Sin embargo, no puedo evitar seguir preguntándome de qué sirven las formas cuando el fondo se desintegra por los terribles usos y costumbres políticos, en los que, todo sea dicho, el PSOE brilla con luz propia, una luz inigualable. Al fin y al cabo, si el fondo desaparece, ¿no se reducen las formas a una mera liturgia? ¿Qué utilidad tienen, por ejemplo, los buenos modales, si lo que se planea es abusar de quien con tanta cortesía se saluda? ¿No se degradan así las formas a mero decorado de una realidad inexistente, la de un régimen político que en la práctica está siendo liquidado?
«Los ciudadanos llevamos décadas siendo devorados por una clase política que es alérgica a la separación de poderes»
Que las formas son importantes no lo discuto, en absoluto. Pero, del mismo modo que el fondo necesita de las formas para no desmoronarse, estas pierden su sentido cuando el fondo desaparece. Es como dar por cierto que una tribu de caníbales es civilizada porque se viste de chaqué cada vez que se va a merendar a un congénere.
Y en España, los ciudadanos llevamos décadas siendo devorados por una clase política que es alérgica no ya a la separación de poderes, sino a cualquier propósito de enmienda. Una clase política egoísta e irresponsable que nos vende, en ambos lados del bipartidismo, que el Estado de bienestar podrá seguir funcionando con cada vez más viejos, menos hijos, más inmigrantes sin cualificación, más personas dependientes, más ecologismo, menos energía y más cara, más impuestos y más funcionarios, cuando es sencillamente imposible.
Había una única vía para que en este caso concreto las formas se respetaran y, al mismo tiempo, el fondo se reconstituyera, y era vincular en el orden correcto la renovación del CGPJ a la reforma de la LOPJ. No se ha hecho, pero no porque fuera imposible, sino por comodidad, por vaguería y pereza, pero, sobre todo, conveniencia.

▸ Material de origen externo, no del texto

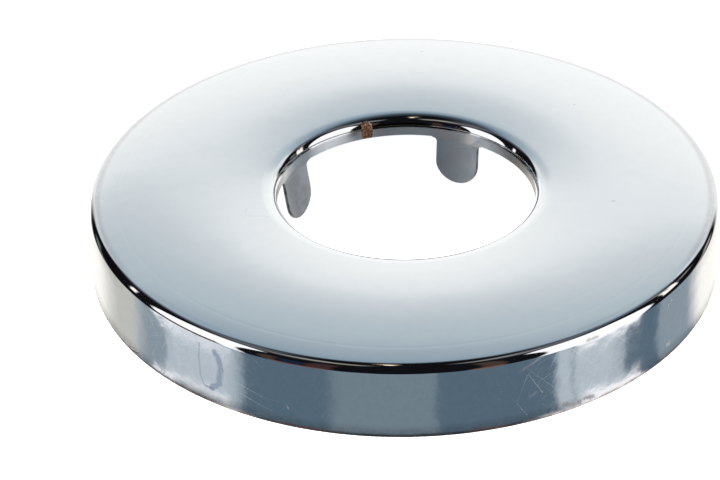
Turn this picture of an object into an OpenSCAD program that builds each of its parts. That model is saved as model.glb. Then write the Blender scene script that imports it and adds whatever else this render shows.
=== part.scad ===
// Pipe rosette: a round cover pressed from one sheet of thin metal. It hides
// the hole in the wall round a pipe. The sheet turns down at the outside as a
// plain skirt and at the middle as a short collar, and four spring tabs hang
// from the collar and lean in towards the pipe.
// Millimetres. +Z points away from the wall, along the pipe. The origin lies
// on the axis of the hole, in the plane of the skirt's rim.

/* [Cover] */
// Radius of the cover just below its rounded outer corner
cover_r = 27; // [26:0.5:32]
// Height of the crown above the wall, the highest ring of the face
crown_z = 6.9; // [6.8:0.1:9]
// Radius at which the face is highest
crown_r = 19.5; // [18:0.25:21]
// Thickness of the sheet
sheet = 0.3; // [0.25:0.05:0.5]
// Radius of the rounded corner between face and skirt
corner_r = 0.7; // [0.6:0.05:1.2]
// Draft of the skirt, degrees off square
skirt_draft = 2.4; // [0:0.1:3]
// Distance of the faint drawn ring on the face from the outside of the cover
crease_in = 2.4; // [2:0.1:4]
// Slope of the face at the drawn ring, degrees
crease_slope = 3.6; // [0.5:0.1:4.2]
// Slope of the face where it meets the rounded corner, degrees
band_slope = 6.5; // [5:0.5:9]

/* [Collar] */
// Inner radius of the collar, the hole that the pipe goes through
bore_r = 11.2; // [10.5:0.05:12]
// Height of the collar's straight wall, below its rolled lip
collar_wall = 0.85; // [0.6:0.05:0.9]
// Radius of the rolled lip where the face turns down into the collar
lip_r = 0.85; // [0.6:0.05:1]
// Radius of the dished ring that leads from the face into the lip
dish_r = 3.2; // [2:0.1:4]
// Slope of the face where the dished ring begins, degrees
dish_slope = 4; // [2:0.5:5]
// Slope where the dished ring meets the lip, degrees
lip_slope = 20; // [12:1:25]

/* [Tabs] */
// Directions of the tabs round the hole, counter-clockwise from +X, degrees
tab_angles = [65, 152, 245, 332]; // [0:1:359]
// Width of a tab
tab_w = 4; // [3:0.1:5]
// Length of a tab below the collar, along the sheet
tab_len = 4.3; // [3:0.1:4.3]
// Lean of the tabs towards the pipe, degrees
tab_lean = 7.5; // [0:0.5:12]
// Radius of the notch corners where a tab leaves the collar
notch_r = 0.5; // [0.2:0.1:0.8]

/* [Hidden] */
$fn = 144;
corner_steps = 14;
band_steps = 4;
lip_steps = 12;
dish_steps = 4;
face_steps = 8;
tip_steps = 9;
notch_steps = 4;

// Points of an arc whose outward normal leans from the vertical by a0 to a1
// degrees, away from the axis (side = 1) or towards it (side = -1)
function arc(c, rad, side, a0, a1, n) =
    [for (i = [0:n]) let (a = a0 + (a1 - a0) * i / n)
        [c[0] + side * rad * sin(a), c[1] + rad * cos(a)]];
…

La amenaza de Sánchez de imponer su propia ley, si el Partido Popular no se avenía a cumplir la vigente, era un farol. Y aún en caso de no serlo, hubiera sido peor para Sánchez. No porque Europa se le fuera a echar encima, que también podría haber sucedido, sino porque su menguante apoyo electoral, esta vez sí, se habría resentido las décimas necesarias como para no poder reeditar nuevamente la coalición de extrema izquierda, caciques secesionistas y, en general, antidemócratas que le mantiene en la Moncloa.
Las formas importan. Pero, en política, a veces hay que atreverse a jugar por los extremos, a correr el balón por encima de la misma línea. A apropiarse, en definitiva, de esa audacia de Sánchez que tanto admiran los defensores de los buenos modos. Pero para eso antes hay que ser no ya valiente, sino íntegro. Y no travestir el enésimo pasteleo de los jueces en un impostado respeto de las leyes o, lo que es peor, en una esperanza de restitución de la separación de poderes que, en realidad, ya había sido traicionada antes siquiera de que fuera proclamada.